A Post, Post Poor Performance

There should be some sort of clever communicative intertwining here, a gained sense of independence with my daily goings on. But I can’t. I probably will in a very piss poor manor, though.

The dichotomy between my desired freedom and the tyranny (there it is) I find I place upon myself reached its highest point this morning. On a slight whim, I signed up for Elmhurst’s 4 on the 4th. I say slight because I wanted to give myself a challenge on the roads and after a string of larger sized races in the city, the lull and lure of a smaller suburban event, akin to what I loved doing in the summertime of my formative years (and was successful at), needed to occur. And was affordable.

I’ve been lifting and doing more workouts frequently in the past few weeks, reacquainting myself with a pair of free weights and my rowing machine. I had a beautiful run on Wednesday, traipsing along the lakefront down to Shedd and back around the loop with no complaints, save a touch of tightness in my hips (and failing to forget that the Taste is/was currently going on. Bastard tourists, out of my way!)

On Friday, I prepared to set out on a jaunt but felt kind of light headed. It happened earlier in the week as well, so I stayed in the confines of my apartment and wiggled around in the privacy of my living room, blinds shut tightly.

Same thing on Saturday, especially exacerbated by the humidity of the day led me to complete one of the hardest workouts I’ve done in a long while. Four sets of five minute increments of increasing strokes a minute, strapped in my rower (I dislike referring to it/her as an Erg) at a high level of resistance for a half hour, no stopping. It was incredibly empowering, nicely sweat producing and left me feeling very, very sore on Sunday.

Didn’t go away today. Within the first four hundred meters, I felt off. That hip tightness plus the increased rowing left me with legs that wanted nothing to do with my actions. My upper body felt strong and solid. Should have run on my hands, probably would have fared better. 

I had no turnover, no springiness to my step. I wasn’t planning on breaking barriers, but I felt I could comfortably challenge myself to take on 8:30s for the whole thing and not fall apart.

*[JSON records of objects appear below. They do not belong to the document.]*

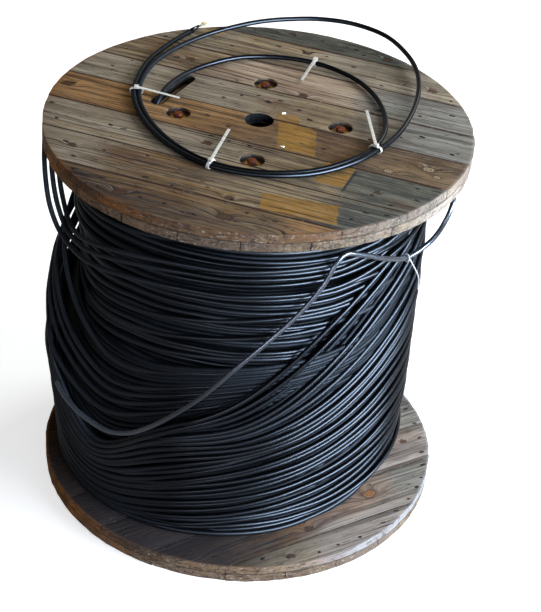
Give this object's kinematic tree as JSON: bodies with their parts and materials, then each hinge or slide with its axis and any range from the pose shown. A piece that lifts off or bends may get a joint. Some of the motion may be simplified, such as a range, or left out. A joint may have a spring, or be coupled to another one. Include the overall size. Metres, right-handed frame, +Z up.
{
  "type": "wooden cable drum",
  "caption": "Round wooden drum with double-layer board flanges, wound with black cable, with a tied coil lying on its top flange.",
  "frame": {"origin": "middle of the bottom flange's lower face, on the floor", "axes": "+Z up along the drum's axis; the picture's camera looks along +Y"},
  "size_m": [1, 1.0201, 1.0087],
  "materials": {
    "weathered_wood": "rough",
    "inner_wood": "rough",
    "rusty_steel": "rusty",
    "zinc_steel": "dull",
    "cable_sheath": "satin",
    "yellow_yarn": "fibrous",
    "white_nylon": "satin",
    "white_string": "matt"
  },
  "bodies": {
    "root": {"top_outer_board_1": "weathered_wood", "top_outer_board_2": "weathered_wood", "top_outer_board_3": "weathered_wood", "top_outer_board_4": "weathered_wood", "top_outer_board_5": "weathered_wood", "top_outer_board_6": "weathered_wood", "top_outer_board_7": "weathered_wood", "top_outer_board_8": "weathered_wood", "top_inner_board_1": "inner_wood", "top_inner_board_2": "inner_wood", "top_inner_board_3": "inner_wood", "top_inner_board_4": "inner_wood", "top_inner_board_5": "inner_wood", "top_inner_board_6": "inner_wood", "top_inner_board_7": "inner_wood", "top_inner_board_8": "inner_wood", "bottom_inner_board_1": "weathered_wood", "bottom_inner_board_2": "weathered_wood", "bottom_inner_board_3": "weathered_wood", "bottom_inner_board_4": "weathered_wood", "bottom_inner_board_5": "weathered_wood", "bottom_inner_board_6": "weathered_wood", "bottom_inner_board_7": "weathered_wood", "bottom_inner_board_8": "weathered_wood", "bottom_outer_board_1": "inner_wood", "bottom_outer_board_2": "inner_wood", "bottom_outer_board_3": "inner_wood", "bottom_outer_board_4": "inner_wood", "bottom_outer_board_5": "inner_wood", "bottom_outer_board_6": "inner_wood", "bottom_outer_board_7": "inner_wood", "bottom_outer_board_8": "inner_wood", "barrel_staves": "inner_wood", "tie_rod_1": "rusty_steel", "rod_cap_1": "rusty_steel", "rod_washer_1": "zinc_steel", "rod_nut_1": "rusty_steel", "tie_rod_2": "rusty_steel", "rod_cap_2": "rusty_steel", "rod_washer_2": "zinc_steel", "rod_nut_2": "rusty_steel", "tie_rod_3": "rusty_steel", "rod_cap_3": "rusty_steel", "rod_washer_3": "zinc_steel", "rod_nut_3": "rusty_steel", "tie_rod_4": "rusty_steel", "rod_cap_4": "rusty_steel", "rod_washer_4": "zinc_steel", "rod_nut_4": "rusty_steel", "cable_pack": "cable_sheath", "loose_outer_turns": "cable_sheath", "top_coil_cable": "cable_sheath", "coil_end_prongs": "cable_sheath", "coil_end_yarn": "yellow_yarn", "outer_end_cable": "cable_sheath", "nylon_tie_1": "white_nylon", "nylon_tie_2": "white_nylon", "nylon_tie_3": "white_nylon", "nylon_tie_4": "white_nylon", "string_tie": "white_string"}
  },
  "joints": []
}
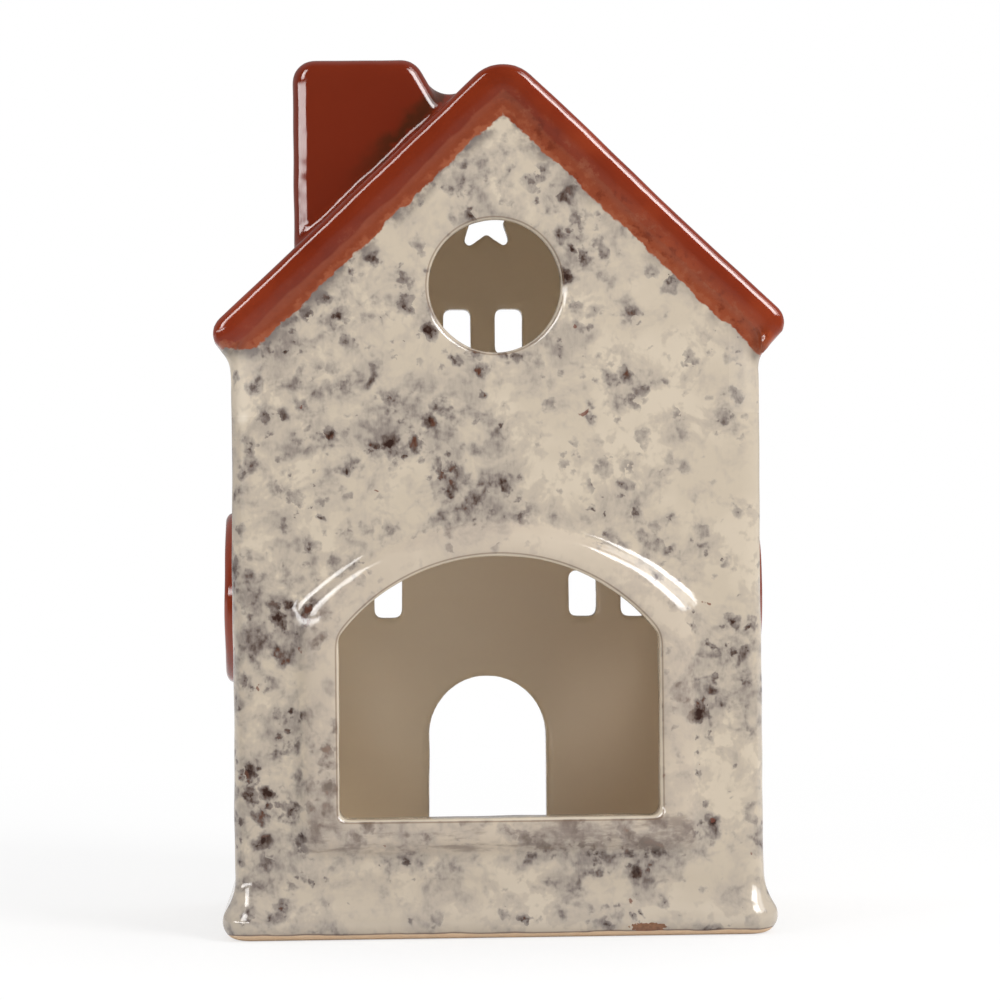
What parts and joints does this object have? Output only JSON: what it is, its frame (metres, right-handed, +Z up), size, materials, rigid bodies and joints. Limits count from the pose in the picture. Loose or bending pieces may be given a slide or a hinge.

First two miles of my four mile journey felt fine, going 8:32 and 8:37, respectively. But mile three was disastrous. I felt a bit light-headed (this is what I get for remaining in my air conditioned oasis, away from society) and I don’t know if it’s possible, but felt like I stopped sweating. Slowed down to a pathetic crawl until I reached a point with enough lush tree coverage that I cleared my head and remembered how much my left hip was aggravating me on the same streets my once beloved-from-afar Don Sage meandered along, so I assumed.  

One mile remained and by that point, the gradual uphill towards the finish failed to bother me. Children (I mean eight, 10 year old children) and those I would deem elderly (everyone else I know is always willing to consider anyone over the age of 50, like, REALLY old) passed me by. I tried to distract my thoughts with recalling memories of visits to the nearby Lizzardro Museum of Lapidary (hint: it's a museum of rocks), but one can only think of limestone for so long.

Not only were my legs disinterested increasing speed in the final stretch, but I gotta say that my heart was, too.

I can’t be frustrated because it’s clearly some sort of running Munchausen by proxy thing going on in my brain. I have run five races of note and interest in the last 14+ months and every single one I have felt ill prepared, under run leading up to the event due to whatever excuse is in fashion and end highly dissatisfied with my result. Hell, I’m happy with my compatriots who I enjoy toeing the line alongside and the never ending pile of shirts one can accumulate, but that’s not what I thought my primary motivation was...is?

The one thing I always could go to was running. Even in college when that got rather physically sidetracked, I still ran consistently, raced infrequently. I was OK at the beginning of my post-school life of identifying myself through my work (everyone else did); it was a great place with hard working people. But I still ran, in the mornings when I was out in the burbs, downtown, out in Oak Park, even truncated efforts at lunch. It all changed in a small window. The happy work connection faded when my own and office morale began to decline and couldn't recover. Passiveness, laziness became the culture I was exposed to, and I think I fell into that pit as well.

For whatever reason, running took a back seat in the balance of everything over the past 10 months, when I began my grad school program.  But is that a noble enough excuse? I don’t think so.

I feel like--no, I know I fear experiencing what I deem happiness. Happiness to me is feeling that always too-quick, fleeting moment of sheer bliss in accomplishment. And I can’t handle the notion that I can’t completely regain such with a snap of a finger, so I’d rather not try and face failure.

That's such horsesh*t on my part.

I need to believe/buy into the notion that patience pays off and give it a real go. And since I've already paid for my spot in the Chicago Half thats now ten weeks away, I need to make this one count.